De Palma's work after Mission: Impossible has been less well received. His ensuing films Snake Eyes (1998), Mission to Mars (2000), and Femme Fatale (2002) all failed at the box office and received generally poor reviews, though Femme Fatale has since been revived in the eyes of many film critics and became a cult classic. His 2006 adaptation of The Black Dahlia was also unsuccessful and is currently the last movie De Palma has directed with backing from Hollywood.
A political controversy erupted over the portrayal of US soldiers in De Palma's 2007 film Redacted. Loosely based on the 2006 Mahmudiyah killings by American soldiers in Iraq, the film echoes themes that appeared in De Palma's Vietnam War film, Casualties of War (1989).

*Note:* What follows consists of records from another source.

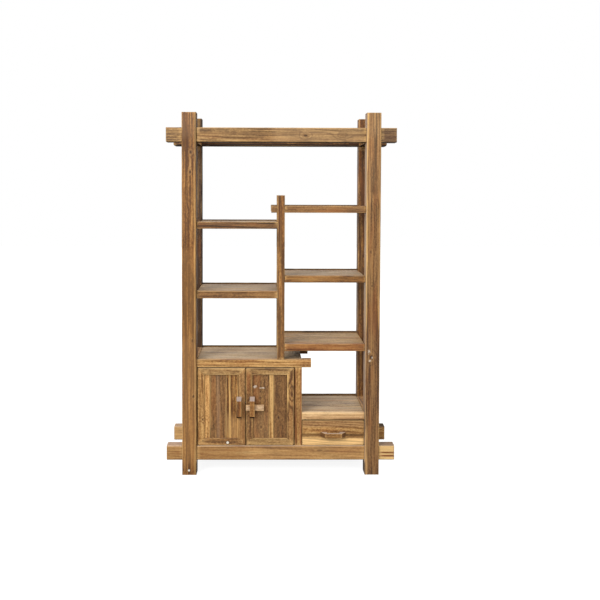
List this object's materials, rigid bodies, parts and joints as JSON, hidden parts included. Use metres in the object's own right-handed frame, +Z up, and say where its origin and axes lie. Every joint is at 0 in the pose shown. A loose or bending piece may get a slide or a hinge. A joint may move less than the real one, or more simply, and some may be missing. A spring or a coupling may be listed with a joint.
{
  "type": "bookcase with cupboard and drawer",
  "caption": "Tall open wooden bookcase with crossing posts and beams, staggered shelves, a small cupboard with a sliding latch and a drawer beside it.",
  "frame": {"origin": "middle of the box around the whole part, at the floor", "axes": "+Z up the posts; +X along the shelves, to the right seen from the doors; -Y out of the front, where the doors and the drawer open"},
  "size_m": [1.264, 0.386, 2],
  "materials": {
    "frame_wood": "worn, waxed reclaimed softwood",
    "door_wood": "worn, waxed reclaimed softwood",
    "shelf_board_wood": "worn, greyed, unwaxed",
    "pale_wood": "worn smooth",
    "inner_wood": "sawn, unfinished"
  },
  "bodies": {
    "frame": {"back_boards": "inner_wood", "base_front_rail": "frame_wood", "base_middle_rail": "frame_wood", "base_rear_rail": "frame_wood", "base_side_rails": "frame_wood", "cabinet_front_stile": "frame_wood", "cabinet_rear_stile": "frame_wood", "cabinet_side_rails": "frame_wood", "cabinet_top_boards": "shelf_board_wood", "cabinet_top_end_rails": "frame_wood", "cabinet_top_rails": "frame_wood", "divider_boards": "inner_wood", "drawer_runners": "inner_wood", "drawer_top_boards": "shelf_board_wood", "drawer_top_end_rails": "frame_wood", "drawer_top_rails": "frame_wood", "floor_boards": "inner_wood", "front_left_post": "frame_wood", "front_middle_post": "frame_wood", "front_right_post": "frame_wood", "lower_left_shelf_boards": "shelf_board_wood", "lower_left_shelf_end_rails": "frame_wood", "lower_left_shelf_rails": "frame_wood", "lower_right_shelf_boards": "shelf_board_wood", "lower_right_shelf_end_rails": "frame_wood", "lower_right_shelf_rails": "frame_wood", "middle_right_shelf_boards": "shelf_board_wood", "middle_right_shelf_end_rails": "frame_wood", "middle_right_shelf_rails": "frame_wood", "rear_left_post": "frame_wood", "rear_middle_post": "frame_wood", "rear_right_post": "frame_wood", "side_boards": "inner_wood", "top_front_beam": "frame_wood", "top_rear_beam": "frame_wood", "top_side_rails": "frame_wood", "upper_left_shelf_boards": "shelf_board_wood", "upper_left_shelf_end_rails": "frame_wood", "upper_left_shelf_rails": "frame_wood", "upper_right_shelf_boards": "shelf_board_wood", "upper_right_shelf_end_rails": "frame_wood", "upper_right_shelf_rails": "frame_wood"},
    "left_door": {"left_door_hinge_stile": "door_wood", "left_door_meeting_stile": "door_wood", "left_door_pivots": "door_wood", "left_door_planks": "door_wood", "left_door_pull": "pale_wood", "left_door_rails": "door_wood"},
    "right_door": {"right_door_hinge_stile": "door_wood", "right_door_meeting_stile": "door_wood", "right_door_pivots": "door_wood", "right_door_planks": "door_wood", "right_door_pull": "pale_wood", "right_door_rails": "door_wood"},
    "latch_bolt": {"latch_bolt": "pale_wood"},
    "drawer": {"drawer_back": "inner_wood", "drawer_bottom": "inner_wood", "drawer_front": "door_wood", "drawer_pull": "pale_wood", "drawer_sides": "inner_wood"}
  },
  "joints": [
    {"name": "left_door_hinge", "type": "hinge", "parent": "frame", "child": "left_door", "pos_m": [-0.45, -0.153, 0.375], "axis": [0, 0, -1], "range_deg": [0, 90]},
    {"name": "right_door_hinge", "type": "hinge", "parent": "frame", "child": "right_door", "pos_m": [0.062, -0.153, 0.375], "axis": [0, 0, 1], "range_deg": [0, 90]},
    {"name": "latch_slide", "type": "slide", "parent": "right_door", "child": "latch_bolt", "axis": [1, 0, 0], "range_m": [0, 0.04]},
    {"name": "drawer_slide", "type": "slide", "parent": "frame", "child": "drawer", "axis": [0, -1, 0], "range_m": [0, 0.22]}
  ]
}
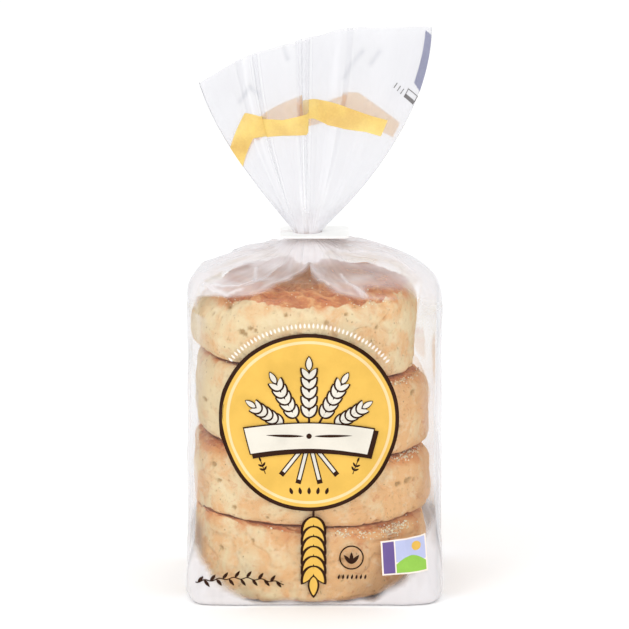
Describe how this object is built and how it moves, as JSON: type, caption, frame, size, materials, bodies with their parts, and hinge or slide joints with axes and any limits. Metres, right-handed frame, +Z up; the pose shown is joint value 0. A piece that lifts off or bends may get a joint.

Redacted received a limited release in the United States and grossed less than $1 million against a $5 million budget.
De Palma's output has slowed since the release of Redacted. In 2012, his film Passion starring Rachel McAdams and Noomi Rapace was selected to compete for the Golden Lion at the 69th Venice International Film Festival but received mixed reviews and was financially unsuccessful.
De Palma's next project was the 2019 thriller Domino. It received generally negative reviews and was released direct-to-VOD in the United States, grossing less than half a million dollars internationally. De Palma has also expressed dissatisfaction with both the production of the film and the final product.